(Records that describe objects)
:::
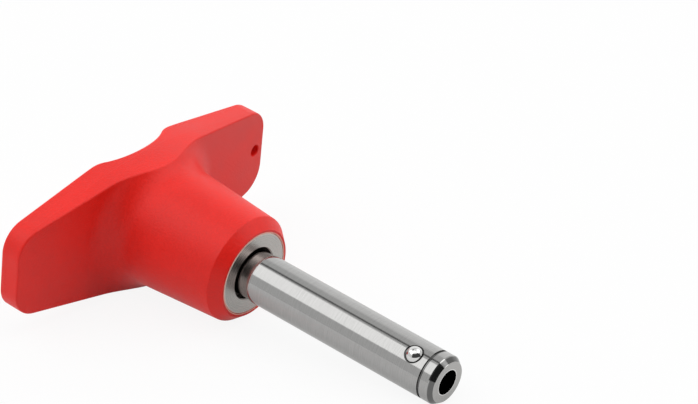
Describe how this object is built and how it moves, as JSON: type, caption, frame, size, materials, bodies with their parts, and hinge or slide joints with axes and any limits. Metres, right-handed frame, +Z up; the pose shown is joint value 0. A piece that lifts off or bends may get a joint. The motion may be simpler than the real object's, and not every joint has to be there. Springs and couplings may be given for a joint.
{
  "type": "ball lock pin",
  "caption": "T-handle ball lock pin: pressing the button in the handle frees the locking balls near the tip, so the pin slides through and locks behind a hole.",
  "frame": {"origin": "middle of the underside of the pin as it lies on a table", "axes": "+X along the pin's length towards its tip, +Y along the handle towards the lanyard hole, +Z up from the table"},
  "size_m": [0.0824, 0.07, 0.028],
  "materials": {
    "red_plastic": "fine matte moulded texture",
    "ground_steel": "ground stainless steel with a dull relieved neck",
    "turned_steel": "fine turned stainless steel",
    "ball_steel": "polished",
    "spring_steel": "drawn wire"
  },
  "bodies": {
    "body": {"grip": "red_plastic", "core_sleeve": "turned_steel", "button_ring": "turned_steel", "shank": "ground_steel", "return_spring": "spring_steel"},
    "plunger": {"push_button": "turned_steel", "spindle": "ground_steel"},
    "first_ball": {"ball_1": "ball_steel"},
    "second_ball": {"ball_2": "ball_steel"}
  },
  "joints": [
    {"name": "button_slide", "type": "slide", "parent": "body", "child": "plunger", "axis": [0.9924, 0, -0.1227], "range_m": [0, 0.005], "stiffness_N_per_m": 1500, "springref_m": -0.006, "deforming": ["return_spring"]},
    {"name": "first_ball_slide", "type": "slide", "parent": "body", "child": "first_ball", "axis": [0.1063, -0.5, 0.8595], "range_m": [0, 0.00108]},
    {"name": "second_ball_slide", "type": "slide", "parent": "body", "child": "second_ball", "axis": [-0.1063, 0.5, -0.8595], "range_m": [0, 0.00108]}
  ],
  "couplings": [
    {"joint": "first_ball_slide", "follows": "button_slide", "ratio": 0.216},
    {"joint": "second_ball_slide", "follows": "button_slide", "ratio": 0.216}
  ]
}
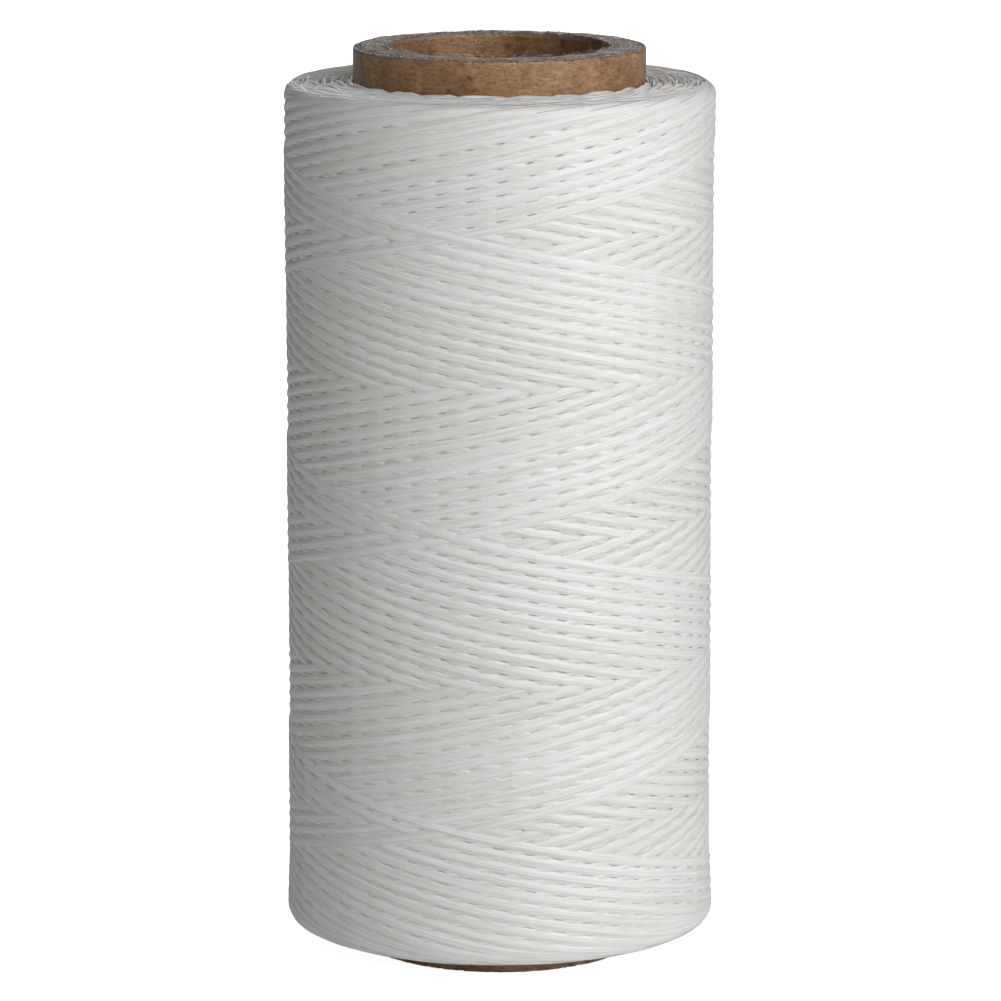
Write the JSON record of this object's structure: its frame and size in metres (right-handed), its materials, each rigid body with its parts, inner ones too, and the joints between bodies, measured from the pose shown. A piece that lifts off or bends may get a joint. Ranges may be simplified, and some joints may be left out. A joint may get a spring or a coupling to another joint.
{
  "type": "waxed thread spool",
  "caption": "Straight paper tube cross-wound with flat waxed sewing thread into a plain cylinder, with both tube ends left standing proud.",
  "frame": {"origin": "centre of the tube's lower rim, on the surface that the spool stands on", "axes": "+Z along the tube's axis, up from the rim that the spool stands on; +X to the right and +Y away as seen from the front"},
  "size_m": [0.0572, 0.057, 0.12],
  "materials": {
    "kraft_liner": "matt brown kraft paper, fibrous, lining the bore",
    "paperboard": "matt grey-brown laminated board, seen only on the cut rims",
    "kraft_wrap": "matt brown kraft paper with fine fibres and a few dark flecks",
    "waxed_thread": "white waxed polyester, flat and smooth, with a soft silky sheen along its filaments",
    "waxed_thread_core": "the same white waxed thread in shadow below the outer turns"
  },
  "bodies": {
    "root": {"tube_inner_liner": "kraft_liner", "tube_body_ply_1": "paperboard", "tube_body_ply_2": "paperboard", "tube_body_ply_3": "paperboard", "tube_body_ply_4": "paperboard", "tube_body_ply_5": "paperboard", "tube_body_ply_6": "paperboard", "tube_outer_wrap": "kraft_wrap", "thread_inner_windings": "waxed_thread_core", "thread_outer_windings": "waxed_thread", "thread_last_pass": "waxed_thread"}
  },
  "joints": []
}
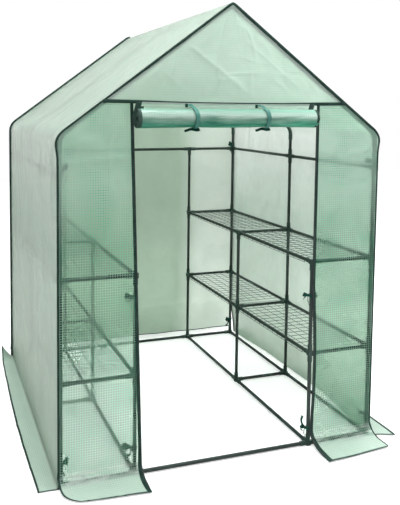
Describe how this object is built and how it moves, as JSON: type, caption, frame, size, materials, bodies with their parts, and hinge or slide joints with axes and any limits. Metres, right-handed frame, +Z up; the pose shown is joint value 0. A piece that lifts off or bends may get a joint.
:::
Given task => Copy each line of the data exactly, leaving nothing out.

Final result =>
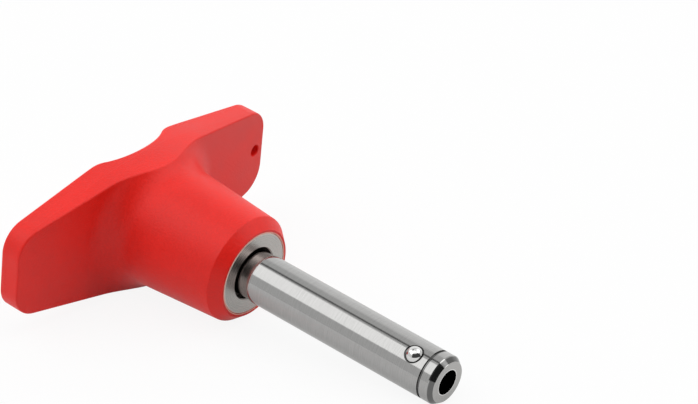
Describe how this object is built and how it moves, as JSON: type, caption, frame, size, materials, bodies with their parts, and hinge or slide joints with axes and any limits. Metres, right-handed frame, +Z up; the pose shown is joint value 0. A piece that lifts off or bends may get a joint. The motion may be simpler than the real object's, and not every joint has to be there. Springs and couplings may be given for a joint.
{
  "type": "ball lock pin",
  "caption": "T-handle ball lock pin: pressing the button in the handle frees the locking balls near the tip, so the pin slides through and locks behind a hole.",
  "frame": {"origin": "middle of the underside of the pin as it lies on a table", "axes": "+X along the pin's length towards its tip, +Y along the handle towards the lanyard hole, +Z up from the table"},
  "size_m": [0.0824, 0.07, 0.028],
  "materials": {
    "red_plastic": "fine matte moulded texture",
    "ground_steel": "ground stainless steel with a dull relieved neck",
    "turned_steel": "fine turned stainless steel",
    "ball_steel": "polished",
    "spring_steel": "drawn wire"
  },
  "bodies": {
    "body": {"grip": "red_plastic", "core_sleeve": "turned_steel", "button_ring": "turned_steel", "shank": "ground_steel", "return_spring": "spring_steel"},
    "plunger": {"push_button": "turned_steel", "spindle": "ground_steel"},
    "first_ball": {"ball_1": "ball_steel"},
    "second_ball": {"ball_2": "ball_steel"}
  },
  "joints": [
    {"name": "button_slide", "type": "slide", "parent": "body", "child": "plunger", "axis": [0.9924, 0, -0.1227], "range_m": [0, 0.005], "stiffness_N_per_m": 1500, "springref_m": -0.006, "deforming": ["return_spring"]},
    {"name": "first_ball_slide", "type": "slide", "parent": "body", "child": "first_ball", "axis": [0.1063, -0.5, 0.8595], "range_m": [0, 0.00108]},
    {"name": "second_ball_slide", "type": "slide", "parent": "body", "child": "second_ball", "axis": [-0.1063, 0.5, -0.8595], "range_m": [0, 0.00108]}
  ],
  "couplings": [
    {"joint": "first_ball_slide", "follows": "button_slide", "ratio": 0.216},
    {"joint": "second_ball_slide", "follows": "button_slide", "ratio": 0.216}
  ]
}
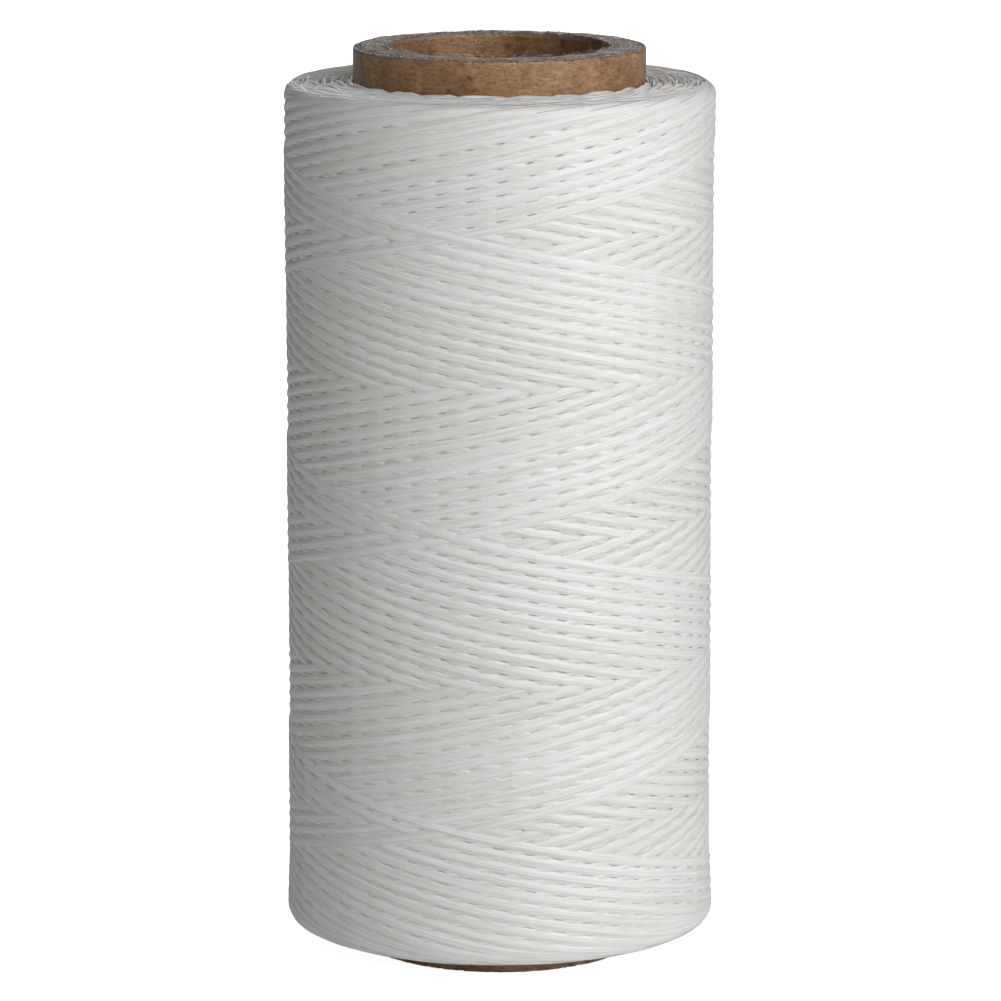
Write the JSON record of this object's structure: its frame and size in metres (right-handed), its materials, each rigid body with its parts, inner ones too, and the joints between bodies, measured from the pose shown. A piece that lifts off or bends may get a joint. Ranges may be simplified, and some joints may be left out. A joint may get a spring or a coupling to another joint.
{
  "type": "waxed thread spool",
  "caption": "Straight paper tube cross-wound with flat waxed sewing thread into a plain cylinder, with both tube ends left standing proud.",
  "frame": {"origin": "centre of the tube's lower rim, on the surface that the spool stands on", "axes": "+Z along the tube's axis, up from the rim that the spool stands on; +X to the right and +Y away as seen from the front"},
  "size_m": [0.0572, 0.057, 0.12],
  "materials": {
    "kraft_liner": "matt brown kraft paper, fibrous, lining the bore",
    "paperboard": "matt grey-brown laminated board, seen only on the cut rims",
    "kraft_wrap": "matt brown kraft paper with fine fibres and a few dark flecks",
    "waxed_thread": "white waxed polyester, flat and smooth, with a soft silky sheen along its filaments",
    "waxed_thread_core": "the same white waxed thread in shadow below the outer turns"
  },
  "bodies": {
    "root": {"tube_inner_liner": "kraft_liner", "tube_body_ply_1": "paperboard", "tube_body_ply_2": "paperboard", "tube_body_ply_3": "paperboard", "tube_body_ply_4": "paperboard", "tube_body_ply_5": "paperboard", "tube_body_ply_6": "paperboard", "tube_outer_wrap": "kraft_wrap", "thread_inner_windings": "waxed_thread_core", "thread_outer_windings": "waxed_thread", "thread_last_pass": "waxed_thread"}
  },
  "joints": []
}
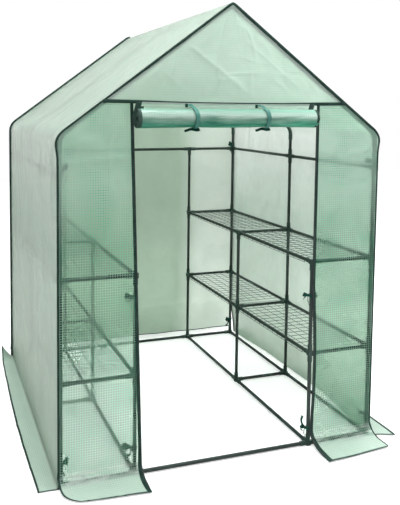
Describe how this object is built and how it moves, as JSON: type, caption, frame, size, materials, bodies with their parts, and hinge or slide joints with axes and any limits. Metres, right-handed frame, +Z up; the pose shown is joint value 0. A piece that lifts off or bends may get a joint.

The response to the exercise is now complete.